Russia to issue short-term state bonds, despite memories of 1998 crisis

People argue at the door of one of Moscow's commercial banks to withdraw their savings Thursday September 17, 1998. The bank will only allow a limited withdrawal per day but many Russians have lost faith after the collapse of some of the major banks as a result of the economic crisis. Source: AP

People argue at the door of one of Moscow's commercial banks to withdraw their savings Thursday September 17, 1998. The bank will only allow a limited withdrawal per day but many Russians have lost faith after the collapse of some of the major banks as a result of the economic crisis. Source: AP

In 2015, the Russian Finance Ministry may resume the issue of short-term government bonds (GKOs) to plug holes in the budget resulting from falling oil prices. Although the Russian authorities issued the same bonds in 1998, when the country suffered the most severe financial crisis in its modern history, analysts say the move is sensible, as long as the financial situation is carefully monitored.
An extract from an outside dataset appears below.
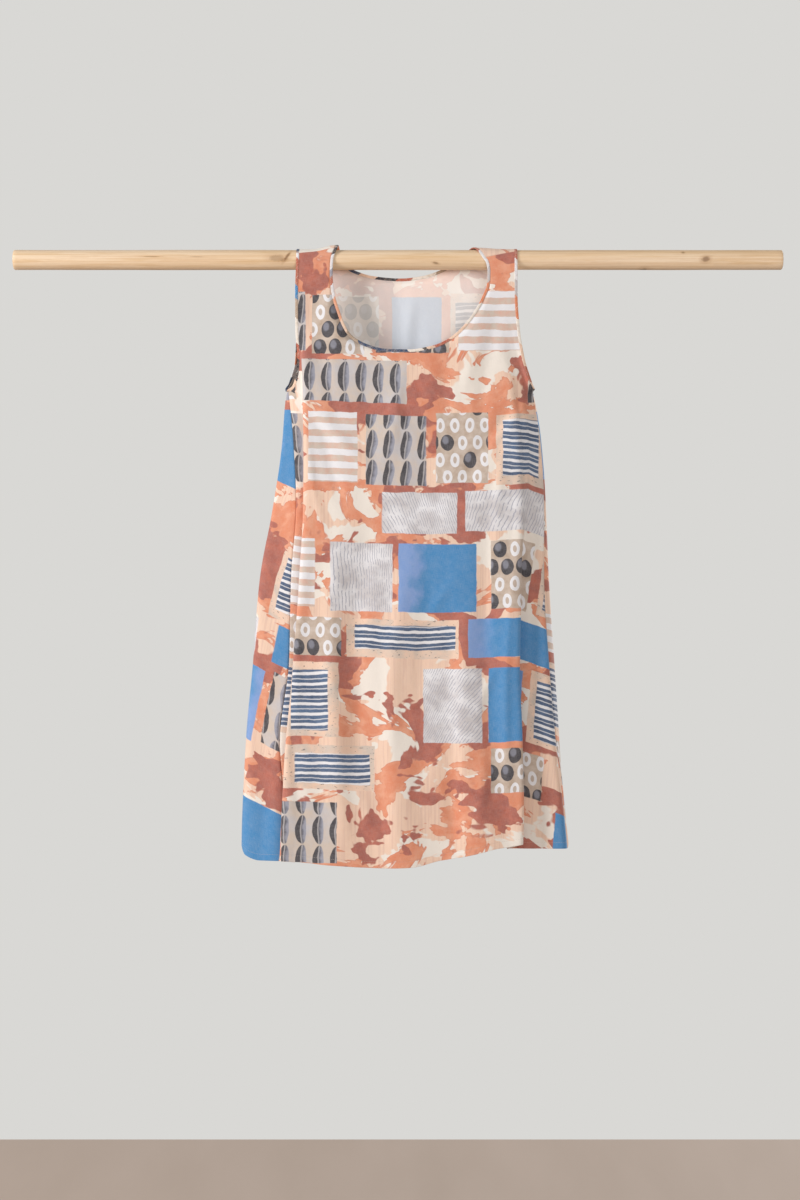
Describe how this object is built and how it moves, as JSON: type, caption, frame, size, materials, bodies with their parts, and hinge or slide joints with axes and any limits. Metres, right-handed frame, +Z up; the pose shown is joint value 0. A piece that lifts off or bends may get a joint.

The Russian Finance Ministry has announced that it may resume the issue of short-term government bonds (GKOs) in 2015. The bonds will help to plug holes in the budget that may arise due to falling oil prices, and will be made available to private individuals and institutional investors, including foreign companies.

The announcement was made by Deputy Finance Minister Tatyana Nesterenko at a session of the budget committee of the upper house of the Russian parliament, the Federation Council, on Nov. 24, as reported by Russian news agency TASS. Nesterenko said that GKOs will be used not to cover a budget deficit but only as a short-term instrument for raising funds to fill financial holes.

Earlier, Finance Minister Anton Siluanov said that in 2015 the federal budget account at the Treasury may end up without a clear balance either in rubles or in dollars that could be sold at deposit auctions.

Financial instrument

“Short-term government bonds will be used to plug cash gaps rather than to cover a budget deficit. Furthermore, GKOs are proposed to be used just two-three times a year,” says Dmitry Bedenkov, head of research at investment company Russ-Invest. To that end, the Finance Ministry will reserve up to 600 billion rubles ($11.5 billion) in the federal budget account, he explains.

“If the declared purpose of the issue is adhered to, there are no risks for the stability of the financial system. However, one should take into account a potential deterioration of the financial situation, which will require a high level of control over the issue process,” Bedenkov adds.

Having said that, he continues, at a time when it is necessary to even out a debt burden and allocate it within a narrow time range, short-term government bonds are the most convenient instrument to use.

Konstantin Korishchenko, head of the stock market and financial engineering department at the Russian Presidential Academy of National Economy and Public Administration, agrees with Bedenkov’s assessment.

“In the present circumstances, when credit interest rates are growing and the national currency rate is changeable, the need for government bonds will only increase, as it is the main instrument for bank refinancing,” says Korishchenko, who formerly served as deputy chairman of the Russian Central Bank.

According to him, a short-term government bond issue is a sensible compromise between the Finance Ministry’s unwillingness to engage in long-term and expensive borrowing on the market and banks’ desire to acquire a liquid and profitable asset.

“It is a sensible decision, which – together with other solutions – should help bring the situation on the financial market back to normal,” Korishchenko concludes.

Painful memories

Short-term bonds were first issued in Russia in 1993. There came in two varieties: three-month and six-month bonds. Some of the funds that the Finance Ministry raised from selling those bonds were used to patch up budget deficit. However, budget revenues were insufficient to redeem earlier issues and the Finance Ministry had to issue more bonds.

In 1996, the GKO market became open to foreign investors, albeit with some restrictions. In particular, funds received on the redemption of government bonds could be taken out of the country only in a year’s time. Later, these restrictions were lifted. By 1998, yields on short-term government bonds reached 140 percent a year and GKOs covered practically the whole of Russia’s budget deficit.

As a result, on Aug. 17, 1998, the government defaulted on those bonds, resulting in the most serious economic crisis in Russia’s modern history and a record-breaking depreciation of the ruble. While on Aug. 15, 1998, on the eve of the crisis, the official ruble rate was 6.3 rubles to the dollar, by Oct. 1, it had grown to 15.9 rubles, i.e. by about 150 percent.

“What happened in Russia in 1998 was a far more complex process than is suggested by the talk of a GKO pyramid or any other economic construction. Those problems had to do with the problems of the budget, falling oil prices, a fixed ruble rate and many other things, rather than just the GKO debt,” says Konstantin Korishchenko.  

Later, after a certain delay, the state fully redeemed short-term bonds belonging to private individuals and a few mutual funds, while all the others received less than 30 percent of the securities’ nominal value.

Nevertheless, after the 1998 crisis, the Russian government resumed the practice of GKO issues, with the last auction conducted in February 2004. After that the Finance Ministry reduced the program of borrowing on the domestic market thanks to high budget revenues, fuelled, among other things, by rising oil prices.